Key Findings: Asymmetric Evidence Use and Adaptive Rigidity
Asymmetry of Win-Stay and Lose-Shift
The experimental results show a striking pattern: among all tested models, the "win-stay" behavior (continuing to choose the same option after receiving a reward) is close to the ceiling level, while the "lose-shift" behavior (switching to another option after not receiving a reward) is significantly weakened.
This asymmetry reveals that LLMs have a systematic bias in using positive and negative evidence. The models can make good use of successful experiences, but their response to failure experiences is relatively slow. This contrasts with human behavior—humans are usually more sensitive to losses, and this loss aversion has adaptive significance in evolution.
Inter-Model Differences: From Extreme Stubbornness to Relative Flexibility
Among the three models, DeepSeek-V3.2 showed the most extreme behavioral pattern: it exhibited severe perseveration after a reversal occurred, i.e., continuing to choose the previously rewarded option, while its overall learning acquisition ability was also weak. In contrast, Gemini-3 and GPT-5.2 adapted faster, although their sensitivity to losses was still lower than that of humans.
This finding suggests that different architectures and training methods may lead to essential differences in the behavioral characteristics of models in dynamic environments.

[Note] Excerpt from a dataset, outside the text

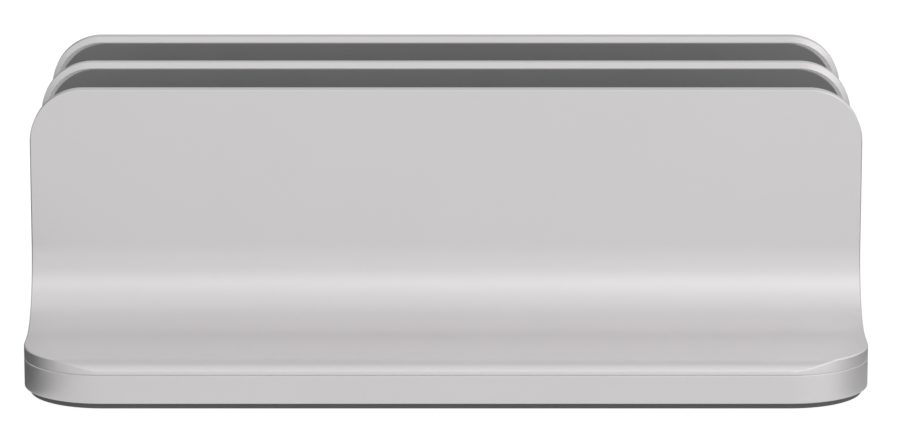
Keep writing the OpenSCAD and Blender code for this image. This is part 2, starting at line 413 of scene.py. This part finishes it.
# %% A socket that does arithmetic
class Wire:
    """One output socket of a node tree."""

    def __init__(self, tree, socket):
        self.tree = tree
        self.socket = socket

    def node(self, kind, settings=None, inputs=None, output=0):
        made = self.tree.nodes.new(kind)
        for name, value in (settings or {}).items():
            setattr(made, name, value)
        for name, value in (inputs or {}).items():
            if isinstance(value, Wire):
                self.tree.links.new(value.socket, made.inputs[name])
            else:
                made.inputs[name].default_value = value
        return Wire(self.tree, made.outputs[output])

    def math(self, operation, first, second):
        return self.node("ShaderNodeMath", {"operation": operation}, {0: first, 1: second})

    def __add__(self, other):
        return self.math("ADD", self, other)

    def __radd__(self, other):
        return self.math("ADD", other, self)

    def __mul__(self, other):
        return self.math("MULTIPLY", self, other)

    def __rmul__(self, other):
        return self.math("MULTIPLY", other, self)

    def mixed(self, low, high):
        """Goes from colour low to colour high as this value goes from 0 to 1."""
        return self.node("ShaderNodeMix", {"data_type": "RGBA"}, {0: self, 6: low, 7: high}, 2)

    def noise(self, size_mm, detail=2.0, roughness=0.5):
        """Soft noise from 0 to 1 with grains of about that size."""
        return self.node("ShaderNodeTexNoise", None,
                         {"Vector": self, "Scale": 1000 / size_mm, "Detail": detail,
                          "Roughness": roughness}, "Fac")


def new_finish(name):
    """A new material, its shader and its object coordinates."""
    material = bpy.data.materials.new(name)
    material.use_nodes = True
    tree = material.node_tree
    shader = tree.nodes["Principled BSDF"]
    place = tree.nodes.new("ShaderNodeTexCoord")
    print("finish", name)
    return material, shader, Wire(tree, place.outputs["Object"])


def feed(shader, name, wire):
    wire.tree.links.new(wire.socket, shader.inputs[name])


def bumped(height, distance_mm):
    """A Bump node's normal for a height from 0 to 1 of that depth."""
    return height.node("ShaderNodeBump", None,
                       {"Height": height, "Strength": 1.0, "Distance": distance_mm * MM},
                       "Normal")


# %% [markdown]
# ## Bead-blasted aluminium
#
# The real surface is blasted with fine glass beads and then anodised clear.
# Blasting leaves tiny round dents, finer than the eye resolves, which widen
# the reflection until the metal looks almost like satin paper. The dents are
# a bump with grains of about a sixth of a millimetre, and the rest of the
# spread is roughness. A slow noise shifts tone and gloss by a few percent, as
# a hand-held blasting nozzle does.

# %% Aluminium
aluminium, shader, place = new_finish("blasted_aluminium")
shader.inputs["Metallic"].default_value = 1.0
dents = place.noise(0.16, detail=3.0, roughness=0.65)
clouds = place.noise(38.0, detail=2.0)
feed(shader, "Base Color", clouds.mixed((0.840, 0.824, 0.833, 1), (0.864, 0.849, 0.858, 1)))
feed(shader, "Roughness", 0.38 + 0.05 * clouds + 0.05 * dents)
feed(shader, "Normal", bumped(dents, 0.018))

# %% [markdown]
# ## Silicone and rubber
#
# Silicone pads are matt, with a fine leather-like grain from the mould, and
# they look slightly paler where skin and cases have rubbed them. The soles
# are a firmer rubber with a coarser grain. Neither is metallic, and both get
# their look from colour and roughness more than from gloss.

# %% Silicone and sole rubber
silicone, shader, place = new_finish("slot_silicone")
grain = place.noise(0.35, detail=4.0, roughness=0.6)
rubbed = place.noise(14.0, detail=3.0)
feed(shader, "Base Color", rubbed.mixed((0.265, 0.262, 0.265, 1), (0.300, 0.297, 0.300, 1)))
feed(shader, "Roughness", 0.62 + 0.12 * grain)
feed(shader, "Normal", bumped(grain, 0.03))

sole_rubber, shader, place = new_finish("sole_rubber")
grain = place.noise(0.6, detail=3.0, roughness=0.6)
feed(shader, "Base Color", grain.mixed((0.205, 0.200, 0.206, 1), (0.245, 0.240, 0.246, 1)))
feed(shader, "Roughness", 0.7 + 0.15 * grain)
feed(shader, "Normal", bumped(grain, 0.05))

# %% [markdown]
# ## Screw steel
#
# The screws are turned on a lathe, which leaves a fine texture on the heads.
# They are hidden under the stand, and a fine noise is enough to break up the
# reflection.

# %% Steel
steel, shader, place = new_finish("screw_steel")
shader.inputs["Metallic"].default_value = 1.0
turned = place.noise(0.25, detail=2.0)
feed(shader, "Base Color", turned.mixed((0.36, 0.36, 0.38, 1), (0.45, 0.45, 0.47, 1)))
feed(shader, "Roughness", 0.28 + 0.12 * turned)
feed(shader, "Normal", bumped(turned, 0.008))

# %% Give each piece its finish
finish_of = {"aluminium": aluminium, "sole_rubber": sole_rubber, "screw_steel": steel}
for piece in (front_wing, rear_wing):
    piece.data.materials.append(aluminium)
for node, piece in copied.items():
    piece.data.materials.append(finish_of[copies[node][1]])
for piece in pads:
    piece.data.materials.append(silicone)

# %% [markdown]
# ## The set
#
# The photograph is cut out on pure white. The floor glows for the camera, so
# that it is white without extra light on the stand. It also glows for what
# mirrors it: an upright metal face seen from above mirrors nothing but the
# floor in front of it. A part of the floor's white is real light, which
# leaves a faint shadow under the feet.

# %% Floor
def ray_kinds(tree):
    """1 for what the camera sees, and 1 for what a surface mirrors or lets through."""
    path = tree.nodes.new("ShaderNodeLightPath")
    seen, glossy, through = (Wire(tree, path.outputs[name]) for name in
                             ("Is Camera Ray", "Is Glossy Ray", "Is Transmission Ray"))
    return seen, glossy + through


def paper(name, tone):
    """Plain matt paper or cloth, and its shader."""
    material = bpy.data.materials.new(name)
    material.use_nodes = True
    shader = material.node_tree.nodes["Principled BSDF"]
    shader.inputs["Base Color"].default_value = (tone, tone, tone, 1)
    shader.inputs["Roughness"].default_value = 0.9
    return material, shader


def stage_piece(bm, name, material):
    """Turns a bmesh in metres into a piece of the set."""
    mesh = bpy.data.meshes.new(name)
    bm.to_mesh(mesh)
    bm.free()
    mesh.materials.append(material)
    piece = bpy.data.objects.new(name, mesh)
    bpy.context.collection.objects.link(piece)
    return piece


# the floor lies a hair below the soles, so that no two faces share a plane
FLOOR_HALF = 6.0
FLOOR_DROP = 0.05
FLOOR_TONE = 0.3
FLOOR_SEEN = 0.88
FLOOR_MIRRORED = 0.46
BLACK = (0, 0, 0, 1)
WHITE = (1, 1, 1, 1)
bm = bmesh.new()
bmesh.ops.create_grid(bm, x_segments=1, y_segments=1, size=FLOOR_HALF)
bmesh.ops.translate(bm, verts=bm.verts, vec=(0, 0, -FLOOR_DROP * MM))
material, shader = paper("white_paper", FLOOR_TONE)
seen, mirrored = ray_kinds(material.node_tree)
glow = FLOOR_SEEN * seen + FLOOR_MIRRORED * mirrored
feed(shader, "Emission Color", glow.mixed(BLACK, WHITE))
shader.inputs["Emission Strength"].default_value = 1.0
stage_piece(bm, "floor", material)

# %% [markdown]
# ## Light
#
# Bead-blasted metal is a blurred mirror, so its light and dark are mostly a
# picture of the room. An even world gives about half of the light. Three long
# softboxes stand in a row from low in front of the stand to almost above it:
# the fillet and the rounded nose are tilted just enough to mirror them, and
# each shows a pale band. A large weak one lights the stand from the front
# right. It is so large because a smaller, brighter one clips the foot's end
# to white when seen from behind. One on the right draws the thin bright line
# along the rim of the foot's right corner, and a weak one on the left lifts
# the left corner a little.

# %% World and softboxes
ROOM_LIGHT = 0.50
ROOM_SEEN = 0.50
ROOM_MIRRORED = 0.05
LAMPS_FROM = 2.6

world = bpy.data.worlds.new("studio")
bpy.context.scene.world = world
world.use_nodes = True
tree = world.node_tree
seen, mirrored = ray_kinds(tree)
room = ROOM_LIGHT + ROOM_SEEN * seen + ROOM_MIRRORED * mirrored
feed(tree.nodes["Background"], "Color", room.mixed(BLACK, WHITE))


def softbox(name, turn, lift, width, height, radiance):
    """A lamp that faces the stand, turn degrees right of the front and lift degrees up."""
    turn, lift = math.radians(turn), math.radians(lift)
    away = Vector((math.sin(turn) * math.cos(lift),
                   -math.cos(turn) * math.cos(lift), math.sin(lift)))
    lamp = bpy.data.lights.new(name, "AREA")
    lamp.shape = "RECTANGLE"
    lamp.size = width
    lamp.size_y = height
    lamp.energy = radiance * math.pi * width * height
    holder = bpy.data.objects.new(name, lamp)
    holder.location = LAMPS_FROM * away
    holder.rotation_euler = (-away).to_track_quat("-Z", "Y").to_euler()
    holder.visible_camera = False
    bpy.context.collection.objects.link(holder)


softbox("low_front", 0, 8, 3.0, 0.8, 0.25)
softbox("high_front", 0, 44, 3.0, 0.8, 0.52)
softbox("overhead", 0, 78, 3.0, 0.9, 0.28)
softbox("front_right", 52, 32, 2.9, 3.1, 0.52)
softbox("right", 124, 43, 2.0, 1.4, 0.50)
softbox("left", -88, 42, 1.6, 1.2, 0.22)

# %% [markdown]
# ## Two dark cloths
#
# A pale object on white needs dark edges. A photographer lays black cloth
# beside it, out of the picture: the metal mirrors the cloth where its
# surface turns away, and a thin dark line follows the outline. Here a black
# one lies on the left and a grey one on the right. Each runs along the desk
# and ends in a low upturned edge. Towards the front both turn paler, so that
# the wall round the foot's corner darkens gently. A black screen far behind
# on the left does the same for the round corners of the uprights. Only what
# mirrors a cloth sees it, so that the cloths take no light from the pads and
# the floor.

# %% Cloths
CLOTH_BACK = 700.0
CLOTH_REACH = 300.0
CLOTH_FADE = 40.0
CLOTH_GAP = 0.5
CLOTH_LIFT = 0.2
CLOTH_HEIGHT = 30.0
SCREEN_LEFT = 250.0
SCREEN_WIDTH = 1200.0
SCREEN_HEIGHT = 300.0
SCREEN_BEHIND = 100.0
SCREEN_LIFT = 0.5
SCREEN_TONE = 0.05


def only_mirrored(piece):
    """Leaves a piece of the set visible to reflections alone."""
    piece.visible_camera = False
    piece.visible_diffuse = False
    piece.visible_shadow = False


def cloth(name, side, front, tone, front_tone):
    """An L-shaped sheet beside the stand, on the left when side is -1. Millimetres."""
    near_stand = side * (LENGTH / 2 + CLOTH_GAP)
    far = side * CLOTH_REACH
    outline = [(near_stand, CLOTH_LIFT), (far, CLOTH_LIFT), (far, CLOTH_HEIGHT)]
    bm = bmesh.new()
    corners = [bm.verts.new((x, front, z)) for x, z in outline]
    edges = [bm.edges.new(pair) for pair in zip(corners, corners[1:])]
    pushed = bmesh.ops.extrude_edge_only(bm, edges=edges)["geom"]
    moved = [item for item in pushed if isinstance(item, bmesh.types.BMVert)]
    bmesh.ops.translate(bm, verts=moved, vec=(0, CLOTH_BACK - front, 0))
    bmesh.ops.scale(bm, vec=(MM, MM, MM), verts=bm.verts)

    material, shader = paper(name, tone)
    coordinates = material.node_tree.nodes.new("ShaderNodeTexCoord")
    place = Wire(material.node_tree, coordinates.outputs["Object"])
    depth = place.node("ShaderNodeSeparateXYZ", None, {"Vector": place}, "Y")
    faded = depth.node("ShaderNodeMapRange", None,
                       {"Value": depth, "From Min": front * MM,
                        "From Max": (front + CLOTH_FADE) * MM})
    pale, dark = (front_tone,) * 3 + (1,), (tone,) * 3 + (1,)
    feed(shader, "Base Color", faded.mixed(pale, dark))
    only_mirrored(stage_piece(bm, name, material))


cloth("black_cloth", side=-1, front=-94, tone=0.07, front_tone=0.80)
cloth("grey_cloth", side=1, front=-78, tone=0.40, front_tone=0.75)

bm = bmesh.new()
bmesh.ops.create_grid(bm, x_segments=1, y_segments=1, size=0.5)
bmesh.ops.scale(bm, vec=(SCREEN_WIDTH * MM, SCREEN_HEIGHT * MM, 1), verts=bm.verts)
bmesh.ops.rotate(bm, verts=bm.verts, cent=(0, 0, 0),
                 matrix=Matrix.Rotation(math.pi / 2, 3, "X"))
middle = Vector((-SCREEN_LEFT - SCREEN_WIDTH / 2, CLOTH_BACK + SCREEN_BEHIND,
                 SCREEN_HEIGHT / 2 + SCREEN_LIFT))
bmesh.ops.translate(bm, verts=bm.verts, vec=middle * MM)
only_mirrored(stage_piece(bm, "black_screen", paper("black_screen", SCREEN_TONE)[0]))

Coexistence of High Returns and Rigid Adaptation
An interesting finding is that random transitions increased the stubborn behavior of LLMs after reversals, but did not consistently reduce the total number of wins. This indicates that high aggregate returns and rigid adaptation can coexist—the models may maintain overall performance through other strategies (such as exploiting short-term fluctuations) rather than truly learning to flexibly adapt to environmental changes.